# Backup and Disaster Recovery Runbook

## Purpose

Verify backups are valid and recoverable, and execute disaster recovery procedures in correct dependency order. This runbook covers routine backup verification, point-in-time restoration of individual services, and full-site disaster recovery. The recovery sequence is dependency-ordered — restoring services out of order will fail.

**Warning**: DR procedures may involve destructive operations (reformatting, reimaging).
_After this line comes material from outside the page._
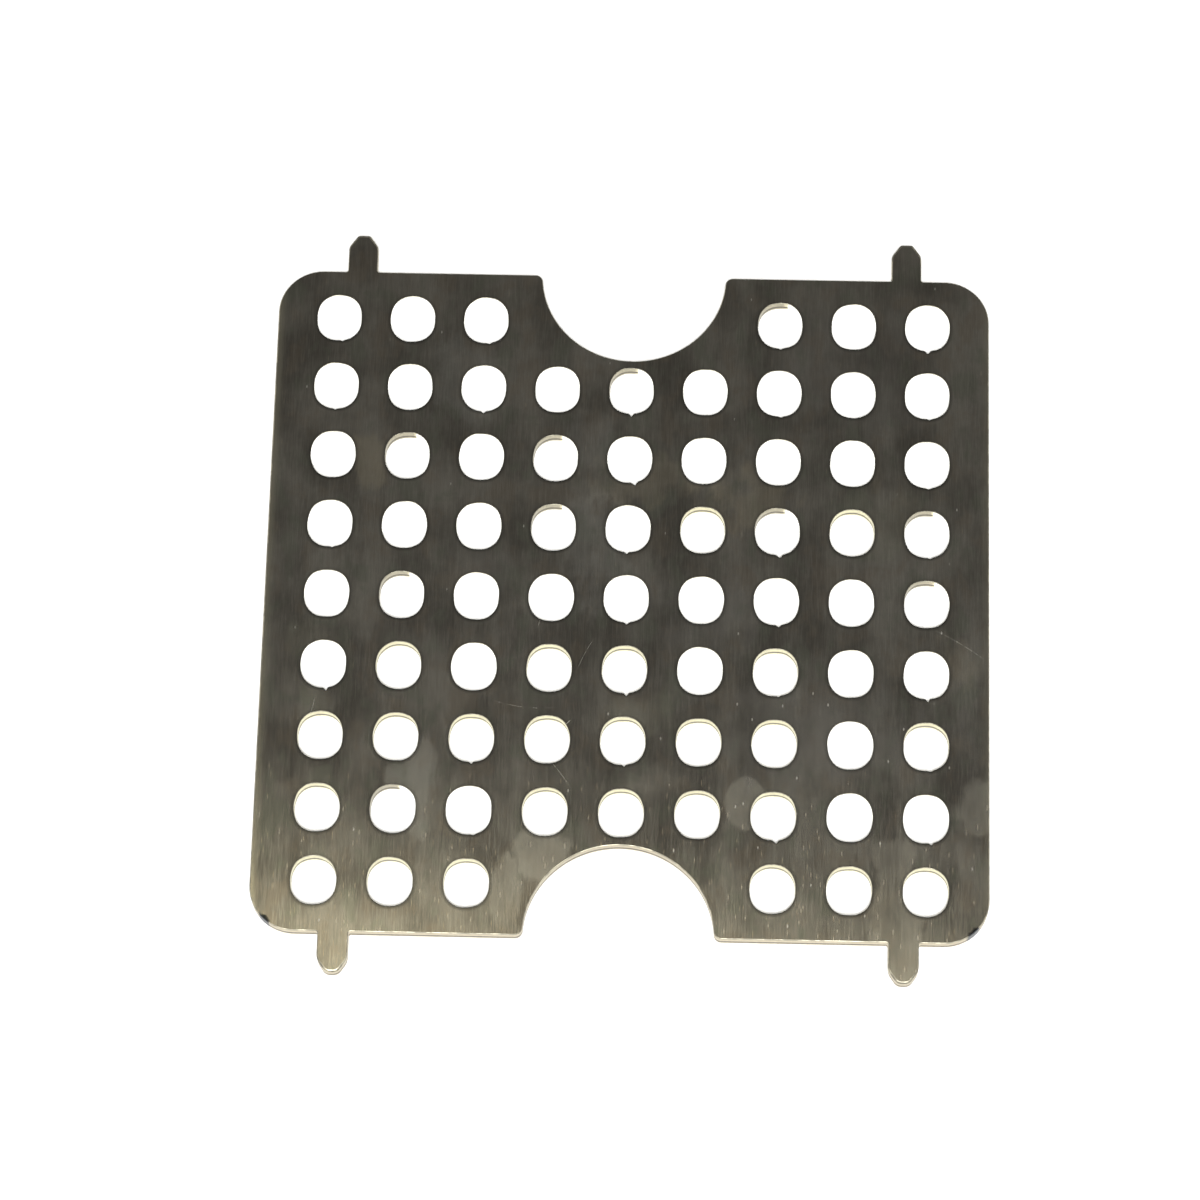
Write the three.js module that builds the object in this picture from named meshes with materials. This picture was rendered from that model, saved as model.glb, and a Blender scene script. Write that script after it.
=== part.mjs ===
// Queen excluder: one flat sheet of stainless steel that lies across a bee passage.
//
// A square pattern of passages lets workers through and holds the queen back. Each passage is a
// circle pressed in a little at its two sides. An arc notch is cut into the middle of both ends,
// and two narrow locating tabs stand out of each end, in the plane of the sheet. The tabs are part
// of the sheet, so the object is a single piece.
//
// Millimetres. +Z is the sheet's normal, towards the brushed face; +Y runs along the tabs and along
// the brushing; the origin is the middle of the back face.

import * as THREE from 'three';

// Sheet
const SHEET_WIDTH = 77.3;
const SHEET_LENGTH = 75.0;
const SHEET_THICKNESS = 1.5;
const CORNER_RADIUS = 4.8;

// Passages
const PASSAGE_WIDTH = 4.8;
const PASSAGE_LENGTH = 5.3;
const PASSAGE_FULLNESS = 2.3;
const PASSAGE_PITCH = 8.0;
const LEAST_MARGIN = 2.5;
const LEAST_NOTCH_WEB = 0.7;

// Notches
const NOTCH_RADIUS = 10.0;
const NOTCH_MOUTH_RADIUS = 0.8;

// Tabs
const TAB_WIDTH = 3.2;
const TAB_LENGTH = 4.4;
const TAB_TIP_WIDTH = 1.3;
const TAB_CHAMFER_LENGTH = 1.4;
const TAB_INSET = 8.95;

// Steps round each arc
const PASSAGE_STEPS = 20;
const CORNER_STEPS = 8;
const NOTCH_STEPS = 36;
const MOUTH_STEPS = 4;

const HALF_WIDTH = SHEET_WIDTH / 2;
const HALF_LENGTH = SHEET_LENGTH / 2;

/** Points along an arc, both ends included. */
function arcPoints(x, y, radius, start, end, clockwise, steps) {
  return new THREE.EllipseCurve(x, y, radius, radius, start, end, clockwise).getPoints(steps);
}

/** One tab, from its left foot round its chamfered tip to its right foot. */
function tabPoints(middle) {
  const half = TAB_WIDTH / 2;
  const halfTip = TAB_TIP_WIDTH / 2;
  const foot = -HALF_LENGTH;
  const tip = foot - TAB_LENGTH;
  const shoulder = tip + TAB_CHAMFER_LENGTH;
  return [
    new THREE.Vector2(middle - half, foot),
    new THREE.Vector2(middle - half, shoulder),
    new THREE.Vector2(middle - halfTip, tip),
    new THREE.Vector2(middle + halfTip, tip),
    new THREE.Vector2(middle + half, shoulder),
    new THREE.Vector2(middle + half, foot),
  ];
}

/** The arc notch, centred on the end edge, with a small round at each side of its mouth. */
function notchPoints() {
  const reach = NOTCH_RADIUS + NOTCH_MOUTH_RADIUS;
  const dip = Math.asin(NOTCH_MOUTH_RADIUS / reach);
  const mouthX = reach * Math.cos(dip);
  const mouthY = -HALF_LENGTH + NOTCH_MOUTH_RADIUS;
  const left = arcPoints(-mouthX, mouthY, NOTCH_MOUTH_RADIUS, -Math.PI / 2, -dip, false, MOUTH_STEPS);
  const arc = arcPoints(0, -HALF_LENGTH, NOTCH_RADIUS, Math.PI - dip, dip, true, NOTCH_STEPS);
  const right = arcPoints(mouthX, mouthY, NOTCH_MOUTH_RADIUS, Math.PI + dip, 1.5 * Math.PI, false, MOUTH_STEPS);
  return [...left, ...arc.slice(1), ...right.slice(1)];
}

/** The -Y end, from the side edge at -X round both corners to the side edge at +X. */
function endPoints() {
  const cornerX = HALF_WIDTH - CORNER_RADIUS;
  const cornerY = -HALF_LENGTH + CORNER_RADIUS;
  const tabX = HALF_WIDTH - TAB_INSET;
  return [
    ...arcPoints(-cornerX, cornerY, CORNER_RADIUS, Math.PI, 1.5 * Math.PI, false, CORNER_STEPS),
    ...tabPoints(-tabX),
    ...notchPoints(),
    ...tabPoints(tabX),
    ...arcPoints(cornerX, cornerY, CORNER_RADIUS, 1.5 * Math.PI, 2 * Math.PI, false, CORNER_STEPS),
  ];
}

/** Middles of a centred row of passages of one size that keeps the least margin to both edges. */
function rowPlaces(span, passageSize) {
  const room = span - passageSize - 2 * LEAST_MARGIN;
  const gaps = Math.floor(room / PASSAGE_PITCH);
  return Array.from({ length: gaps + 1 }, (_, index) => (index - gaps / 2) * PASSAGE_PITCH);
}

/** True where a passage leaves enough metal between itself and the nearer notch. */
function clearsNotch(x, y) {
  const toNotch = Math.hypot(x, HALF_LENGTH - Math.abs(y));
  return toNotch >= NOTCH_RADIUS + PASSAGE_LENGTH / 2 + LEAST_NOTCH_WEB;
}

/** Middles of all the passages. */
function passagePlaces() {
  const columns = rowPlaces(SHEET_WIDTH, PASSAGE_WIDTH);
  const rows = rowPlaces(SHEET_LENGTH, PASSAGE_LENGTH);
  return columns.flatMap((x) => rows.filter((y) => clearsNotch(x, y)).map((y) => [x, y]));
}

/** How far a passage's edge reaches along one axis: half its size, made fuller than an ellipse's. */
function passageReach(size, share) {
  return (size / 2) * Math.sign(share) * Math.abs(share) ** (2 / PASSAGE_FULLNESS);
}

/** One passage's edge: |x / half width| and |y / half length|, to the power of the fullness, make 1. */
function passagePath([x, y]) {
  const angles = Array.from({ length: PASSAGE_STEPS }, (_, index) => (2 * Math.PI * index) / PASSAGE_STEPS);
  const points = angles.map((angle) => new THREE.Vector2(
    x + passageReach(PASSAGE_WIDTH, Math.cos(angle)),
    y + passageReach(PASSAGE_LENGTH, Math.sin(angle)),
  ));
  return new THREE.Path(points);
}

/** The sheet, cut to its outline and pierced by the passages. */
function excluderSheet() {
  const end = endPoints();
  const otherEnd = end.map((point) => point.clone().negate());
  const outline = new THREE.Shape([...end, ...otherEnd]);
  outline.holes = passagePlaces().map(passagePath);
  const geometry = new THREE.ExtrudeGeometry(outline, { depth: SHEET_THICKNESS, bevelEnabled: false });
  const brushedSteel = new THREE.MeshStandardMaterial({ color: 0x6b665a, roughness: 0.35, metalness: 1.0 });
  const sheet = new THREE.Mesh(geometry, brushedSteel);
  sheet.name = 'excluder_sheet';
  return sheet;
}

const queenExcluder = new THREE.Group();
queenExcluder.add(excluderSheet());

export default queenExcluder;
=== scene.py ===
"""Queen excluder: a laser-cut sheet of brushed stainless steel, lying on a pale studio floor.

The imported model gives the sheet's box. This script builds the sheet again inside that box with its
fine shape: passages with the nick that each cut leaves, rounded rims, softened tabs. Lengths are
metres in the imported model's frame: +Z out of the brushed face, +Y along the tabs, and the origin in
the middle of the back face. Angles are radians, but for the camera's.
"""

from __future__ import annotations
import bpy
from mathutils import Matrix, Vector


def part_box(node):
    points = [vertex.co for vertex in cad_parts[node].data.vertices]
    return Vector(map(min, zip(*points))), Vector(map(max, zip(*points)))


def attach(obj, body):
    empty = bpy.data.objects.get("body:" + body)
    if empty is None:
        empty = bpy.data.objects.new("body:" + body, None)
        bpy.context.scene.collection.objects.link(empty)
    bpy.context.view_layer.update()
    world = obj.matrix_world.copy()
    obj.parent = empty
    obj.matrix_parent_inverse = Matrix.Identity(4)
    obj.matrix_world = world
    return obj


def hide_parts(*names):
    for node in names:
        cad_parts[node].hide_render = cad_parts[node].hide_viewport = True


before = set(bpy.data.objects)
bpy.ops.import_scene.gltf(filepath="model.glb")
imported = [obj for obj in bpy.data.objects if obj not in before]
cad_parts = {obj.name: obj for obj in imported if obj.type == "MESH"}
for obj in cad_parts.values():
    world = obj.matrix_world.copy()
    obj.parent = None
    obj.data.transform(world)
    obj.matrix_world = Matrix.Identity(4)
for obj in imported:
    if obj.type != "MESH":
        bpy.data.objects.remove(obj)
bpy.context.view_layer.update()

import logging
import math
from dataclasses import dataclass
from enum import Enum

import bpy
import numpy as np
from mathutils import Matrix, Vector
from mathutils.geometry import delaunay_2d_cdt

log = logging.getLogger("queen_excluder")

Socket = bpy.types.NodeSocket
Material = bpy.types.Material
Pair = tuple[float, float]
Triple = tuple[float, float, float]
Colour = Triple

MM = 0.001
NODE = "excluder_sheet"
BODY = "root"

# Point attributes that the finishes read: how much painted shade darkens the margins and rims, most
# where they face +Y, away from the key light, and how dull the walls.
PAINTED_SHADE = "painted_shade"
SOOT = "soot"

# Points round the front rim and round the back rim of the swept profile.
FRONT_ROWS = 6
BACK_ROWS = 4

# A colour Mix node's factor, two colours and result, by number, because their names repeat.
MIX_INPUTS = (0, 6, 7)
MIX_RESULT = 2

# Each passage's wall, as a letter of Wall, and the depth of its nick, in parts of NICK_PARTS, from
# the +Y row down; -- is no passage.
NICK_PARTS = 3
PASSAGE_MARKS = (
    ".1 .0 .1 -- -- -- h1 .0 .3",
    ".1 .0 .2 .0 h3 .0 .1 .0 .1",
    ".0 h0 .0 h0 .3 .0 .0 .0 .1",
    ".1 .0 .0 h0 .2 c0 h3 c0 h1",
    ".0 h0 .0 .0 .2 .0 .2 .0 h0",
    ".3 c0 .0 c0 c3 .0 c1 .0 .3",
    "c0 c0 c2 c0 c2 c0 c0 .0 c1",
    "c0 h0 .1 c0 c0 c0 c3 .0 .2",
    "c0 c0 c0 -- -- -- c0 c0 c0",
)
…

Confirm you are operating on the correct hosts and that this is an actual DR event, not a drill, before executing full-site recovery.

## System Topology

| Field | Value |
|-------|-------|
| Backup tool | {restic / borgbackup / rsync / Veeam / custom} |
| Backup repository | {path or URL — e.g., s3://backups/{org}, /mnt/backup-nas} |
| Repository passphrase | {credential store reference — NEVER inline} |
| Backup schedule | {schedule — e.g., daily 02:00 UTC} |
| Retention policy | {policy — e.g., 7 daily, 4 weekly, 12 monthly} |
| DR site | {location or "same site"} |
| RTO | {Recovery Time Objective — e.g., 4 hours} |
| RPO | {Recovery Point Objective — e.g., 24 hours} |

### Recovery Order

Services must be restored in dependency order. Do not skip ahead.
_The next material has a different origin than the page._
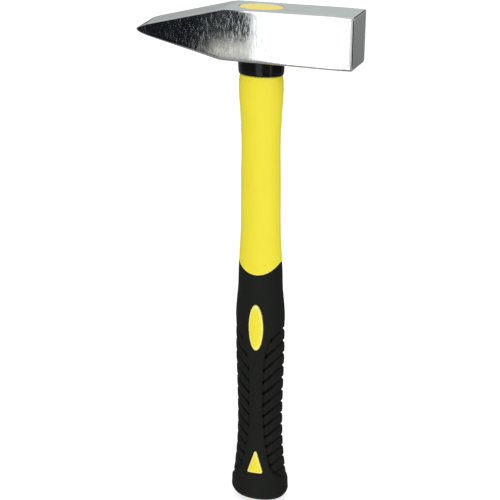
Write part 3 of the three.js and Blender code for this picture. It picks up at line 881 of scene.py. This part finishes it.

| Order | Service | Host(s) | Depends On | Estimated Time |
|-------|---------|---------|------------|----------------|
| 1 | DNS | {dns-host} | Network | {time} |
| 2 | Certificate Authority | {ca-host} | DNS | {time} |
| 3 | Database | {db-host} | DNS, CA | {time} |
| 4 | Authentication | {auth-host} | Database, CA | {time} |
| 5 | Application tier | {app-hosts} | Database, Auth | {time} |
| 6 | Reverse proxy / LB | {lb-host} | Application | {time} |
| 7 | Monitoring | {mon-host} | All above | {time} |

## Prerequisites

- [ ] Backup repository is accessible
- [ ] Repository passphrase is available from credential store
- [ ] Target hosts are provisioned (or can be provisioned)
- [ ] Network connectivity to backup repository confirmed
- [ ] DR plan reviewed within last 90 days

## Procedure: Verify Backups

Run this procedure regularly (minimum monthly) to confirm backups are recoverable.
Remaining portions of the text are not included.